Cover-up has been used in this report to describe a deliberate course of conduct that aims to frustrate broader moral, legal, or public claims to information and involves a purposeful attempt at concealment. In the military, laws and regulations impose specific duties in relation to reporting, retaining, or divulging information. In our inquiry, the reporting of significant incidents in theatre and the adequacy of the investigations prompted by such reports revealed the existence of one kind of cover-up, while the alteration and falsification of documents and the manipulation of access to information processes led to another. Also, a third variety emerged, as many of the documents to which we were entitled and that were pledged publicly to us by leaders, both governmental and military, reached us with deliberate tardiness, or in incomplete form, or not at all. We found deep moral and legal failings in this area when we unearthed the origins of cover-up in both the incident of March 4, 1993, and in our examination of the public affairs directorate of DND.

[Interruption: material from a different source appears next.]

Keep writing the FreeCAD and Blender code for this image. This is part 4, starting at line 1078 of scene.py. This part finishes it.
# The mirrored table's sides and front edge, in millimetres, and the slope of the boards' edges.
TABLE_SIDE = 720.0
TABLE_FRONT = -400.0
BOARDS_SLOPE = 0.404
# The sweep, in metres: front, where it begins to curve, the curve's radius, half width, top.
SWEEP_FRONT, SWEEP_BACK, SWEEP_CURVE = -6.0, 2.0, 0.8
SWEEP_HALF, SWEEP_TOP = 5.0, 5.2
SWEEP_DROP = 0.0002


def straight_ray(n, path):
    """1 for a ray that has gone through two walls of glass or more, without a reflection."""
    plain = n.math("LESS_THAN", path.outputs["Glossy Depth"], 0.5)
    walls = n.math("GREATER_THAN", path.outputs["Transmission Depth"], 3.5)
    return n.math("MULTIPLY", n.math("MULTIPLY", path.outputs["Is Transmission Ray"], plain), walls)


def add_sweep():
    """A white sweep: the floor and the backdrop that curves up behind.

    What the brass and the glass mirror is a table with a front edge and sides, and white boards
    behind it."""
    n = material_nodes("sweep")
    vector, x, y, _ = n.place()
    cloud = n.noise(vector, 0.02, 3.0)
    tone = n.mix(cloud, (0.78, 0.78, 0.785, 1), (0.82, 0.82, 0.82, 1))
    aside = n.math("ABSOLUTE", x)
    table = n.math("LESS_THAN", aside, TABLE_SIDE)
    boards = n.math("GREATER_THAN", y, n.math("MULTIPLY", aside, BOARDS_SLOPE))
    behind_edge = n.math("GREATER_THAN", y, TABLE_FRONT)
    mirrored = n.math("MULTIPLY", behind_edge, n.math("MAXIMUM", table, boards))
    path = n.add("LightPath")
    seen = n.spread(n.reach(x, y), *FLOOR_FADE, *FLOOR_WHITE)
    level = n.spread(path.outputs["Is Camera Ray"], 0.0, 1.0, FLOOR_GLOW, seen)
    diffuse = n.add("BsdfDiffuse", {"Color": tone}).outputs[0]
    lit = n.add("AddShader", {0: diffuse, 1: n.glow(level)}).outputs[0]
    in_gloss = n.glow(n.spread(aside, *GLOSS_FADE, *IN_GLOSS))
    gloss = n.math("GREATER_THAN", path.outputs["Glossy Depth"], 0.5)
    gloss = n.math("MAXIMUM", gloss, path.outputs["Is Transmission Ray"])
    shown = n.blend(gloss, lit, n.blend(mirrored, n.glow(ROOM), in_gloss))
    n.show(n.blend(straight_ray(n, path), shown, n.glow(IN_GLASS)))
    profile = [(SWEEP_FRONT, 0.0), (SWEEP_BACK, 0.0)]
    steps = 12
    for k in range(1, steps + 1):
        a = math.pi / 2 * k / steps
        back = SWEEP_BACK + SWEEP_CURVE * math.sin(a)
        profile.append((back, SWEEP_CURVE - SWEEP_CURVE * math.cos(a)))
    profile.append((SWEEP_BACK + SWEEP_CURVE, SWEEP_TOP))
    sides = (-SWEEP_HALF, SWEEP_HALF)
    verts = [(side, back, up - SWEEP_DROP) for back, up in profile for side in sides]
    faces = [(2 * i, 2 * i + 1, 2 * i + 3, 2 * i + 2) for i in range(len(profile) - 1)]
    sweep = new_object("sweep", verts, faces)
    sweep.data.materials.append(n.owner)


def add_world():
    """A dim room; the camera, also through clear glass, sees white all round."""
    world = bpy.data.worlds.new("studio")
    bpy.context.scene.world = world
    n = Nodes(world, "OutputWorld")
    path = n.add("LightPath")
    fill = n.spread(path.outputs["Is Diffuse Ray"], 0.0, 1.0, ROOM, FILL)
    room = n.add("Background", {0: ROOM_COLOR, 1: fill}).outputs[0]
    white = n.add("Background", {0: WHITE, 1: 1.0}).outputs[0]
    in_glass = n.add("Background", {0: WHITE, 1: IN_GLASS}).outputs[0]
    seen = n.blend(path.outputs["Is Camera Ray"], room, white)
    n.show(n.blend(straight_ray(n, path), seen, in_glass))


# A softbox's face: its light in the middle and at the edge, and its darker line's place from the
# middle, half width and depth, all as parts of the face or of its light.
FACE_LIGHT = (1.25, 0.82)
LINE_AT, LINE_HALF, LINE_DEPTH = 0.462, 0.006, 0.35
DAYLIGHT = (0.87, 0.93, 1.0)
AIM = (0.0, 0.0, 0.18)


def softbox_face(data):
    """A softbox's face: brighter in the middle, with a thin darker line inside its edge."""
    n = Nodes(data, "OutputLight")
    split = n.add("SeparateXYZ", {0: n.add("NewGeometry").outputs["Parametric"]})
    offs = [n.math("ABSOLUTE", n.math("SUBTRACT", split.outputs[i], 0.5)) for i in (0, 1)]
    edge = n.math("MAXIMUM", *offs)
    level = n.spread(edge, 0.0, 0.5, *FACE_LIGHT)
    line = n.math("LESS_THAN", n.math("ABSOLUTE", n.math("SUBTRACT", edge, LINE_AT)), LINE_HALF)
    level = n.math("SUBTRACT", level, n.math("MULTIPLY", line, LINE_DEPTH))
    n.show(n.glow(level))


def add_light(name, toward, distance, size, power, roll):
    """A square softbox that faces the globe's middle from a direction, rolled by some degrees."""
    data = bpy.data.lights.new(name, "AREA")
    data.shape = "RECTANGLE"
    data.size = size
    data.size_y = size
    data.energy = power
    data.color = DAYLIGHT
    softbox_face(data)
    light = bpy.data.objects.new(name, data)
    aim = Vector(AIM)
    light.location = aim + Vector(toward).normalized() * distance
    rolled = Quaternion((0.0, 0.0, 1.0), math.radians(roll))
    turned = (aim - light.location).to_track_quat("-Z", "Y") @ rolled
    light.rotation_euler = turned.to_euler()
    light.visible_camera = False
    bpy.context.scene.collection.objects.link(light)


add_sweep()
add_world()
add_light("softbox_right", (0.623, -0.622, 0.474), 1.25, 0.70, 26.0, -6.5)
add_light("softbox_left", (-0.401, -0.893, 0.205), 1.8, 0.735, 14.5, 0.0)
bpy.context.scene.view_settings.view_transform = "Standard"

It gives us no satisfaction to have employed the vocabulary of shame in describing what has transpired. We believe that there is no less direct yet honest way to describe what we have found. Little honour is to be found in this failure.
The failure was profoundly one of leadership. Although in this report we have identified some individual failings - primarily in relation to the pre-deployment phase of the mission - the failings that we have recounted in the greatest detail have been those that concern organizational or group responsibility for institutional or systemic shortcomings. The CF and DND leaders to whom this applies are those who occupied the upper tier of their organizations during the relevant periods. The cadre of senior leaders who were responsible for the Somalia mission and its aftermath must bear responsibility for shortcomings in the organization they oversaw.
The senior leadership about which we have been concerned are an elite group. Until now, theirs have been lives of achievement, commendation, and reward. We are sensitive to the fact that implication in an inquiry such as ours, with its processes for the microscopic examination of past events and issues, can be a deeply distressing experience. Some who were members of this select group at the relevant time may even complain of having been tarred with the Somalia brush. We have little sympathy for such complaints. With leadership comes responsibility.
Many of the senior leaders about whom we have spoken in this report have retired or moved on to other things. In our view, this can only be to the good of the armed forces. It is time for a new leadership to emerge in the Department of National Defence and the Canadian Forces, and it is time for that new leadership to move the forces in a new direction. Our dedicated and long-suffering soldiers deserve at least this much.
In our report, we make hundreds of findings, both large and small, and offer 160 recommendations. While what we propose is not a blueprint for rectifying all that ails the military, if the reforms we suggest are conscientiously considered and acted on with dispatch, we believe that the healing process can begin.